Eric Koretz: I fucking love that line because it’s true. Look at everything that’s going on right now in politics in the world. I think that’s the moment that you know Mel’s not going to get through this. I agree with what you’re saying. If you give the audience just what they want, it doesn’t serve the story. Everyone wanted Ruth to live and Wendy to die and maybe a mix to happen to the rest of the Byrdes. Chris Mundy is an incredible writer and he knows these characters so well. I think it’s the perfect ending for the show. It sends them off like the Kennedys but in the same sense you know their future is not going to be a good future. Jonah’s not going to go the road of Valedictorian to saint. Everyone’s gonna go down the wrong path. It’s not a happy ending for the Byrdes either. 

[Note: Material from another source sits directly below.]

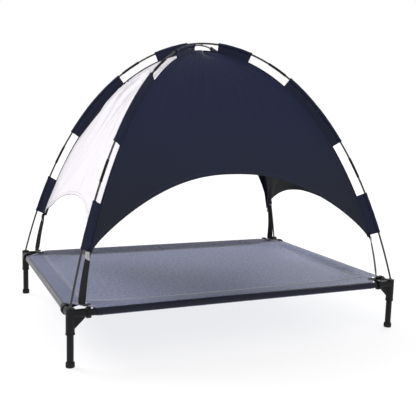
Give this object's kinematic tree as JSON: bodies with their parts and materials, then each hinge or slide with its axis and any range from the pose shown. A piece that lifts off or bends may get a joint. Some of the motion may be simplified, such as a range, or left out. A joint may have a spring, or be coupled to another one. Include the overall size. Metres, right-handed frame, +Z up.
{
  "type": "dog bed with frame",
  "caption": "Raised dog bed: tube frame on short legs, stretched fabric deck, and a lift-off dome canopy with arched sides on two crossed flexible poles.",
  "frame": {"origin": "on the floor, under the middle of the bed", "axes": "+X along the long side, +Y from the front to the rear, +Z up"},
  "size_m": [1.256, 0.936, 1.0611],
  "materials": {
    "frame_steel": "semi-gloss black powder coat",
    "connector_plastic": "moulded black, faint satin",
    "foot_rubber": "matt black rubber",
    "stud_steel": "bright nickel-plated press stud",
    "deck_cloth": "slate-blue coated Oxford weave",
    "canopy_navy": "navy woven polyester",
    "canopy_pale": "pale silver-white woven polyester, dark coated inside",
    "canopy_sleeve": "navy-black woven polyester, double stitched",
    "strap_webbing": "black woven webbing",
    "pole_fibreglass": "dark wrapped fibreglass with black ferrules",
    "elastic_cord": "braided elastic cord"
  },
  "bodies": {
    "bed_frame": {"front_left_connector": "connector_plastic", "front_left_deck_stud": "stud_steel", "front_right_connector": "connector_plastic", "front_right_deck_stud": "stud_steel", "rear_right_connector": "connector_plastic", "rear_right_deck_stud": "stud_steel", "rear_left_connector": "connector_plastic", "rear_left_deck_stud": "stud_steel", "left_rail": "frame_steel", "right_rail": "frame_steel", "front_rail_left_half": "frame_steel", "front_rail_right_half": "frame_steel", "rear_rail_left_half": "frame_steel", "rear_rail_right_half": "frame_steel", "deck_fabric": "deck_cloth"},
    "canopy": {"front_left_strap": "strap_webbing", "front_left_strap_snap": "stud_steel", "front_left_lower_sleeve": "canopy_sleeve", "front_left_middle_sleeve": "canopy_sleeve", "front_left_upper_sleeve": "canopy_sleeve", "front_right_strap": "strap_webbing", "front_right_strap_snap": "stud_steel", "front_right_lower_sleeve": "canopy_sleeve", "front_right_middle_sleeve": "canopy_sleeve", "front_right_upper_sleeve": "canopy_sleeve", "rear_right_strap": "strap_webbing", "rear_right_strap_snap": "stud_steel", "rear_right_lower_sleeve": "canopy_sleeve", "rear_right_middle_sleeve": "canopy_sleeve", "rear_right_upper_sleeve": "canopy_sleeve", "rear_left_strap": "strap_webbing", "rear_left_strap_snap": "stud_steel", "rear_left_lower_sleeve": "canopy_sleeve", "rear_left_middle_sleeve": "canopy_sleeve", "rear_left_upper_sleeve": "canopy_sleeve", "canopy_front_panel": "canopy_navy", "canopy_rear_panel": "canopy_navy", "canopy_left_panel": "canopy_pale", "canopy_right_panel": "canopy_pale", "pole_a_section_1": "pole_fibreglass", "pole_a_section_2": "pole_fibreglass", "pole_a_section_3": "pole_fibreglass", "pole_a_section_4": "pole_fibreglass", "pole_a_section_5": "pole_fibreglass", "pole_a_elastic_cord": "elastic_cord", "pole_b_section_1": "pole_fibreglass", "pole_b_section_2": "pole_fibreglass", "pole_b_section_3": "pole_fibreglass", "pole_b_section_4": "pole_fibreglass", "pole_b_section_5": "pole_fibreglass", "pole_b_elastic_cord": "elastic_cord"},
    "front_left_leg_body": {"front_left_leg": "frame_steel", "front_left_foot_cap": "foot_rubber"},
    "front_right_leg_body": {"front_right_leg": "frame_steel", "front_right_foot_cap": "foot_rubber"},
    "rear_right_leg_body": {"rear_right_leg": "frame_steel", "rear_right_foot_cap": "foot_rubber"},
    "rear_left_leg_body": {"rear_left_leg": "frame_steel", "rear_left_foot_cap": "foot_rubber"}
  },
  "joints": [
    {"name": "canopy_lift", "type": "slide", "parent": "bed_frame", "child": "canopy", "axis": [0, 0, 1], "range_m": [0, 0.3]},
    {"name": "front_left_leg_pull", "type": "slide", "parent": "bed_frame", "child": "front_left_leg_body", "axis": [0, 0, -1], "range_m": [0, 0.055]},
    {"name": "front_right_leg_pull", "type": "slide", "parent": "bed_frame", "child": "front_right_leg_body", "axis": [0, 0, -1], "range_m": [0, 0.055]},
    {"name": "rear_right_leg_pull", "type": "slide", "parent": "bed_frame", "child": "rear_right_leg_body", "axis": [0, 0, -1], "range_m": [0, 0.055]},
    {"name": "rear_left_leg_pull", "type": "slide", "parent": "bed_frame", "child": "rear_left_leg_body", "axis": [0, 0, -1], "range_m": [0, 0.055]}
  ]
}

Awards Daily: That’s what I thought too. There are some folks who focused on it as some sort of wish fulfillment fantasy for the Byrdes. It reminded me of people who thought that Boogie Nights had a happy ending and I’m like he’s stuck! (Laughs). Just because he has people who accept him he’s still stuck in that life. They’re not getting out of their malfeasance; they just have to try to navigate through it for the rest of their lives. What a difficult life that is.  By doing this, you have really become a part of television history. This is a show that is going to be on the short list: Soprano’s, Breaking Bad, Ozark. It has to feel good.

Eric Koretz: It’s sort of hard to have a moment where you think about that, because television history is not a quantitative thing. It took a while for it to come out, and just waiting for it to come out, you know the first part and then waiting and waiting and then suddenly it’s out and it’s like ok it’s out now. I was very happy to just have it out in the world. One, so people would stop asking me how it ends. (Laughs). Two, before I started shooting Ozark it was my favorite show. Top three up there with Game of Thrones and others but Ozark was definitely my favorite show. So to be able to shoot that and end the series and do the final episode was such an incredible blessing. Having an experience like this again will be hard to beat that’s for sure.